The rest of the level played out in classic Hitman fashion. We watched as 47 slyly moved from cover to cover, knocking a guy out with a crucifix to the head here, choking a dude out and then stashing his body in a kid’s plastic ball pit there. The level ended with 47 donning the outfit of a freshly murdered thug, and doing his trademark hiding in plain sight routine.
Moving into a room filled with enemies, 47 approached a stand filled with anti-violent videogame pamphlets and pretended to read them as a way to stay in cover until a patrolling goon had safely passed by. Having avoided raising suspicion, 47 was then able to locate a nearby elevator and exit the orphanage undetected. Despite his impressive disappearing act, the IO dev running the demo didn’t earn the coveted Silent Assassin distinction, as it requires specific actions be taken during a mission (i.e. removing evidence, kill only targets, etc.), and our demo time was limited.
Unsurprisingly, running through the same level with guns blazing resulted in several key differences to the overall situation. For one, it gave us a chance to see some of 47’s gorgeous and brutal combat animations (the running up behind a dude and quickly putting two bullets into his back and catching him before he hits the ground was a personal favorite). There were points where the gunplay looked a bit stiff, especially when the shotgun was equipped, but that could easily be a polishing issue. For the most part, the action played out with a striking crispness that made the shootouts look and sound particularly intense.
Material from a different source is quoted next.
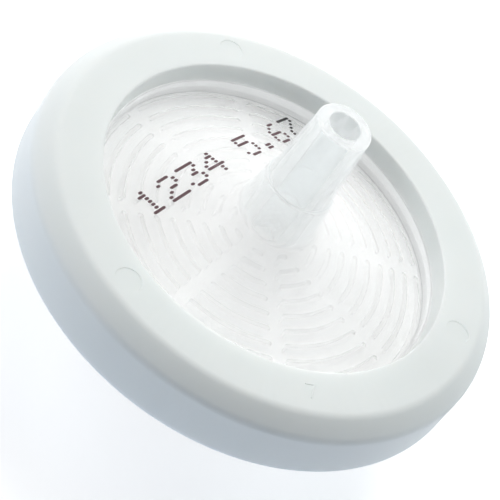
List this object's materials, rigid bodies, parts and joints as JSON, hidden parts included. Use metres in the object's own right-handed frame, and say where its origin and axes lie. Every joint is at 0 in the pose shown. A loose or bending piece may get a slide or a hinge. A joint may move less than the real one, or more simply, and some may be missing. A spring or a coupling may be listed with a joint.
{
  "type": "syringe filter",
  "caption": "Disc syringe filter: translucent ribbed housing in a white overmoulded ring, male nozzle outlet above, female luer lock inlet below.",
  "frame": {"origin": "centre of the inlet's open end face, which is the lowest face", "axes": "+Z along the common axis from the inlet to the outlet nozzle's tip; +X and +Y lie in the plane of the disc"},
  "size_m": [0.0358, 0.0358, 0.0242],
  "materials": {
    "ring_white": "satin moulded polypropylene, opaque white",
    "clear_polypropylene": "natural polypropylene, glossy and translucent",
    "membrane_white": "matt porous PTFE film",
    "print_ink": "dark inkjet ink"
  },
  "bodies": {
    "root": {"overmould_ring": "ring_white", "outlet_housing": "clear_polypropylene", "membrane": "membrane_white", "inlet_housing": "clear_polypropylene"}
  },
  "joints": []
}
I would imagine most Hitman fans will favor the silent approach, but it appears there will be plenty of enjoyable benefits to letting the lead fly as well.
Having witnessed just a fraction of what lies in store for Agent 47 in his latest and most dangerous mission yet, it’s clear that IO Interactive is pulling out all the stops and aiming to make Hitman: Absolution one of 2012’s standout titles, not an enviable task given the crop of games in the pipeline. But if what we’ve seen thus far is any indication, Absolution could very well strike from the shadows with serious force when it finally emerges later this year.